Reproduce the listing below without any change.
+ + + +
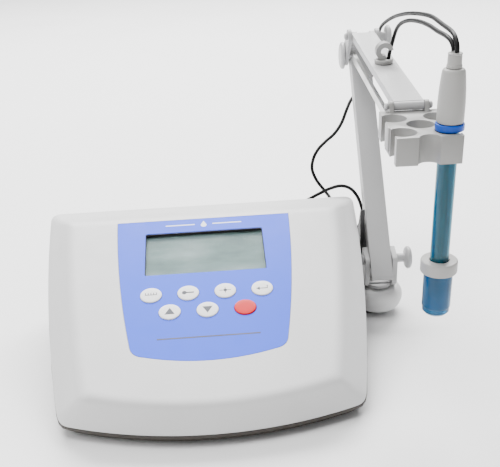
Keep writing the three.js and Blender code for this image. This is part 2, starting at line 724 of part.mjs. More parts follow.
// The lead clip that stands on the upper arm: a round boss that the lead dives into, and
// the hook over it.
function leadClip() {
  const boss = turned([[0, 3.2], [6.4, 3.2], [6.8, 4], [6.8, 5.6], [6, 6.2], [0, 6.2]], 28);
  const hook = cut(
    rod(-3.2, 3.2, 0, 12, 6.4, 24),
    rod(-5, 5, 0, 12, 2.9, 24),
    block(-8, -0.8, -5, 5, 4, 13),
  );
  const clip = cut(
    join(boss, hook),
    post(-LEAD_CLIP.lead, 0, 0, 7, 2.5),
    post(-LEAD_CLIP.lead - 0.8, -1.8, 0, 7, 2.7),
  );
  return alongUpperArm(clip.translate(-LEAD_CLIP.s, UPPER_PIVOT.t - LEAD_CLIP.t, 0));
}

function electrodeHolder() {
  const { s, half, rear, front, top, bottom } = HOLDER;
  const blockBody = join(
    block(s - half, s + half, front, rear, bottom, top),
    block(s - half - 0.8, s + half + 0.8, HOLE.midT - 5.5, HOLE.midT + 5.5, bottom + 2.5, top),
  );
  const ear = hullOfCircles(
    circle(HOLDER_PIVOT.t, HOLDER_PIVOT.z, 3.4),
    circle(HOLDER_PIVOT.t - 1.5, bottom + 7, 6),
  );
  const lug = hullOfCircles(
    circle(HOLDER_PIVOT.t + UPPER_LINK_OFFSET.t, HOLDER_PIVOT.z + UPPER_LINK_OFFSET.z, 3.2),
    circle(rear - 2, bottom + 5.5, 4.6),
  );
  const link = {
    t: HOLDER_PIVOT.t + UPPER_LINK_OFFSET.t,
    z: HOLDER_PIVOT.z + UPPER_LINK_OFFSET.z,
  };
  const holes = [
    [s - HOLE.side, HOLE.rearT], [s + HOLE.side, HOLE.rearT], [s, HOLE.midT],
    [s - HOLE.side, HOLE.frontT], [s + HOLE.side, HOLE.frontT],
  ].map(([x, y]) => post(x, y, bottom - 5, top + 5, HOLE.radius, 28));
  const notch = post(s, front - 1, bottom - 5, top + 5, 6.6, 20);
  const body = join(
    blockBody,
    plate(ear, -12.9, -CHEEK.inner + 0.1, 6),
    plate(ear, CHEEK.inner - 0.1, 12.9, 6),
    plate(lug, -11.6, -8.7, 6),
    bar(-9.2, -5.2, link.t, link.z, 1.5, 12),
  );
  return cut(
    body,
    ...holes,
    notch,
    bar(-20, 20, HOLDER_PIVOT.t, HOLDER_PIVOT.z, 1.9, 20),
  );
}

function holderHingePin() {
  const profile = [
    [0, -15.7], [1.8, -15.4], [2.6, -14.3], [1.6, -13.2], [1.6, 13.2], [2.6, 14.3], [1.8, 15.4],
    [0, 15.7],
  ];
  return turned(profile, 20).rotateY(Math.PI / 2).translate(0, HOLDER_PIVOT.t, HOLDER_PIVOT.z);
}

// ---------------------------------------------------------------- electrode pieces
function electrodePiece(profile, sides = 28) {
  return turned(profile, sides).translate(ELECTRODE.s, ELECTRODE.t, 0);
}

function electrodeCap() {
  return electrodePiece([
    [0, 196.9], [7.8, 196.9], [8.1, 198.5], [8.15, 209], [7.8, 216.5], [7.2, 223.3], [6.7, 227.4],
    [5.7, 228.6], [0, 228.6],
  ]);
}

function strainRelief() {
  return electrodePiece([
    [0, 228.9], [4.6, 228.9], [4.4, 231.6], [4.1, 235.8], [4.2, 236.4], [4.2, 237.4], [0, 237.4],
  ], 28);
}

function sealRing() {
  return electrodePiece([
    [6.4, 192.5], [8.5, 192.5], [8.75, 193], [8.75, 196.1], [8.5, 196.6], [6.4, 196.6], [6.4, 192.5],
  ]);
}

function electrodeBody() {
  return electrodePiece([
    [4.9, 81], [5.6, 81], [6, 82], [6, 196.6], [4.9, 196.6], [4.9, 81],
  ]);
}

function innerElectrode() {
  return electrodePiece([
    [0, 77.5], [1.8, 77.9], [3.4, 79.4], [4, 81.4], [3.6, 84], [2.4, 86.2], [1.7, 88], [1.7, 168],
    [2.6, 172], [2.6, 196.3], [0, 196.3],
  ], 24);
}

function bottleCollar() {
  return electrodePiece([
    [6.4, 97.9], [11.6, 97.9], [11.9, 98.6], [11.9, 105.6], [11.3, 106.3], [6.4, 106.3], [6.4, 97.9],
  ]);
}

function soakingBottle() {
  return electrodePiece([
    [0, 67.4], [7.2, 67.4], [8.9, 69.4], [8.9, 72.4], [9.35, 73], [9.35, 97.5], [8.2, 97.5],
    [8.2, 73], [7, 70.2], [0, 69.4],
  ]);
}

// ---------------------------------------------------------------- leads and plugs
// Both leads' routes are in the case's frame. The electrode's lead goes from the cap over
// the post at the elbow, down the back of the lower arm and round to the rear sockets.
const ELECTRODE_LEAD = [
  [152.8, -100.3, 237.7], [152.7, -99.9, 241], [152.5, -97.2, 244.3], [152.5, -91.6, 246.6],
  [152.9, -66.3, 247.6], [153.6, -41.7, 247.6], [154.6, -8.3, 244], [155.8, 33, 237.4],
  [157, 74.7, 228.4], [157.9, 109.3, 218.3], [158.3, 124.5, 212.4], [158.6, 134, 206],
  [158.9, 138.4, 198.2], [159, 139.4, 188.5], [158.5, 139.8, 178.5], [155.8, 141.4, 169],
  [149.8, 141.3, 160.5], [141.7, 137, 155], [135, 130.7, 150], [130, 123, 144],
  [124.2, 116, 134], [117, 109.6, 127], [109, 104.6, 122.4], [101.8, 100.6, 117], [97, 97, 110],
  [95.4, 94, 102], [98.6, 91, 93], [105, 89, 84], [110.6, 94, 75], [113, 103, 67.4],
  [112.2, 112, 60.6], [109, 120.4, 55.4], [104.2, 126.8, 51.6], [99.8, 130, 47.4],
  [97.2, 128.8, 42.8], [96.2, 124, 40.4], [96, 117, 40], [96, 106, 40],
];
// The points at which it passes from one link of the arm to the next.
const ELECTRODE_LEAD_PARTS = [
  { name: 'electrode_lead_front_arch', from: 0, to: 6 },
  { name: 'electrode_lead_rear_arch', from: 6, to: 10 },
  { name: 'electrode_lead_elbow', from: 10, to: 18 },
  { name: 'electrode_lead_drop', from: 18, to: 22 },
  { name: 'electrode_lead_tail', from: 22, to: 37 },
];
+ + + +
## ANSWER FOR THE TASK
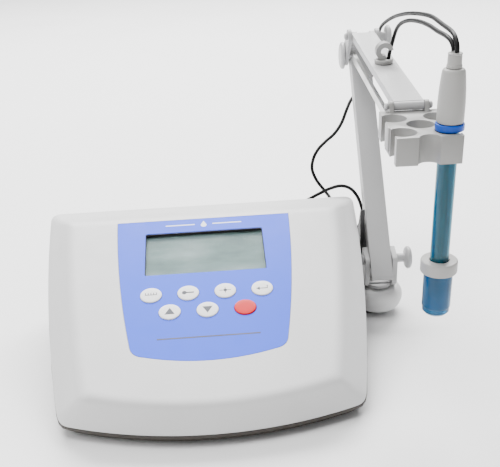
Keep writing the three.js and Blender code for this image. This is part 2, starting at line 724 of part.mjs. More parts follow.
// The lead clip that stands on the upper arm: a round boss that the lead dives into, and
// the hook over it.
function leadClip() {
  const boss = turned([[0, 3.2], [6.4, 3.2], [6.8, 4], [6.8, 5.6], [6, 6.2], [0, 6.2]], 28);
  const hook = cut(
    rod(-3.2, 3.2, 0, 12, 6.4, 24),
    rod(-5, 5, 0, 12, 2.9, 24),
    block(-8, -0.8, -5, 5, 4, 13),
  );
  const clip = cut(
    join(boss, hook),
    post(-LEAD_CLIP.lead, 0, 0, 7, 2.5),
    post(-LEAD_CLIP.lead - 0.8, -1.8, 0, 7, 2.7),
  );
  return alongUpperArm(clip.translate(-LEAD_CLIP.s, UPPER_PIVOT.t - LEAD_CLIP.t, 0));
}

function electrodeHolder() {
  const { s, half, rear, front, top, bottom } = HOLDER;
  const blockBody = join(
    block(s - half, s + half, front, rear, bottom, top),
    block(s - half - 0.8, s + half + 0.8, HOLE.midT - 5.5, HOLE.midT + 5.5, bottom + 2.5, top),
  );
  const ear = hullOfCircles(
    circle(HOLDER_PIVOT.t, HOLDER_PIVOT.z, 3.4),
    circle(HOLDER_PIVOT.t - 1.5, bottom + 7, 6),
  );
  const lug = hullOfCircles(
    circle(HOLDER_PIVOT.t + UPPER_LINK_OFFSET.t, HOLDER_PIVOT.z + UPPER_LINK_OFFSET.z, 3.2),
    circle(rear - 2, bottom + 5.5, 4.6),
  );
  const link = {
    t: HOLDER_PIVOT.t + UPPER_LINK_OFFSET.t,
    z: HOLDER_PIVOT.z + UPPER_LINK_OFFSET.z,
  };
  const holes = [
    [s - HOLE.side, HOLE.rearT], [s + HOLE.side, HOLE.rearT], [s, HOLE.midT],
    [s - HOLE.side, HOLE.frontT], [s + HOLE.side, HOLE.frontT],
  ].map(([x, y]) => post(x, y, bottom - 5, top + 5, HOLE.radius, 28));
  const notch = post(s, front - 1, bottom - 5, top + 5, 6.6, 20);
  const body = join(
    blockBody,
    plate(ear, -12.9, -CHEEK.inner + 0.1, 6),
    plate(ear, CHEEK.inner - 0.1, 12.9, 6),
    plate(lug, -11.6, -8.7, 6),
    bar(-9.2, -5.2, link.t, link.z, 1.5, 12),
  );
  return cut(
    body,
    ...holes,
    notch,
    bar(-20, 20, HOLDER_PIVOT.t, HOLDER_PIVOT.z, 1.9, 20),
  );
}

function holderHingePin() {
  const profile = [
    [0, -15.7], [1.8, -15.4], [2.6, -14.3], [1.6, -13.2], [1.6, 13.2], [2.6, 14.3], [1.8, 15.4],
    [0, 15.7],
  ];
  return turned(profile, 20).rotateY(Math.PI / 2).translate(0, HOLDER_PIVOT.t, HOLDER_PIVOT.z);
}

// ---------------------------------------------------------------- electrode pieces
function electrodePiece(profile, sides = 28) {
  return turned(profile, sides).translate(ELECTRODE.s, ELECTRODE.t, 0);
}

function electrodeCap() {
  return electrodePiece([
    [0, 196.9], [7.8, 196.9], [8.1, 198.5], [8.15, 209], [7.8, 216.5], [7.2, 223.3], [6.7, 227.4],
    [5.7, 228.6], [0, 228.6],
  ]);
}

function strainRelief() {
  return electrodePiece([
    [0, 228.9], [4.6, 228.9], [4.4, 231.6], [4.1, 235.8], [4.2, 236.4], [4.2, 237.4], [0, 237.4],
  ], 28);
}

function sealRing() {
  return electrodePiece([
    [6.4, 192.5], [8.5, 192.5], [8.75, 193], [8.75, 196.1], [8.5, 196.6], [6.4, 196.6], [6.4, 192.5],
  ]);
}

function electrodeBody() {
  return electrodePiece([
    [4.9, 81], [5.6, 81], [6, 82], [6, 196.6], [4.9, 196.6], [4.9, 81],
  ]);
}

function innerElectrode() {
  return electrodePiece([
    [0, 77.5], [1.8, 77.9], [3.4, 79.4], [4, 81.4], [3.6, 84], [2.4, 86.2], [1.7, 88], [1.7, 168],
    [2.6, 172], [2.6, 196.3], [0, 196.3],
  ], 24);
}

function bottleCollar() {
  return electrodePiece([
    [6.4, 97.9], [11.6, 97.9], [11.9, 98.6], [11.9, 105.6], [11.3, 106.3], [6.4, 106.3], [6.4, 97.9],
  ]);
}

function soakingBottle() {
  return electrodePiece([
    [0, 67.4], [7.2, 67.4], [8.9, 69.4], [8.9, 72.4], [9.35, 73], [9.35, 97.5], [8.2, 97.5],
    [8.2, 73], [7, 70.2], [0, 69.4],
  ]);
}

// ---------------------------------------------------------------- leads and plugs
// Both leads' routes are in the case's frame. The electrode's lead goes from the cap over
// the post at the elbow, down the back of the lower arm and round to the rear sockets.
const ELECTRODE_LEAD = [
  [152.8, -100.3, 237.7], [152.7, -99.9, 241], [152.5, -97.2, 244.3], [152.5, -91.6, 246.6],
  [152.9, -66.3, 247.6], [153.6, -41.7, 247.6], [154.6, -8.3, 244], [155.8, 33, 237.4],
  [157, 74.7, 228.4], [157.9, 109.3, 218.3], [158.3, 124.5, 212.4], [158.6, 134, 206],
  [158.9, 138.4, 198.2], [159, 139.4, 188.5], [158.5, 139.8, 178.5], [155.8, 141.4, 169],
  [149.8, 141.3, 160.5], [141.7, 137, 155], [135, 130.7, 150], [130, 123, 144],
  [124.2, 116, 134], [117, 109.6, 127], [109, 104.6, 122.4], [101.8, 100.6, 117], [97, 97, 110],
  [95.4, 94, 102], [98.6, 91, 93], [105, 89, 84], [110.6, 94, 75], [113, 103, 67.4],
  [112.2, 112, 60.6], [109, 120.4, 55.4], [104.2, 126.8, 51.6], [99.8, 130, 47.4],
  [97.2, 128.8, 42.8], [96.2, 124, 40.4], [96, 117, 40], [96, 106, 40],
];
// The points at which it passes from one link of the arm to the next.
const ELECTRODE_LEAD_PARTS = [
  { name: 'electrode_lead_front_arch', from: 0, to: 6 },
  { name: 'electrode_lead_rear_arch', from: 6, to: 10 },
  { name: 'electrode_lead_elbow', from: 10, to: 18 },
  { name: 'electrode_lead_drop', from: 18, to: 22 },
  { name: 'electrode_lead_tail', from: 22, to: 37 },
];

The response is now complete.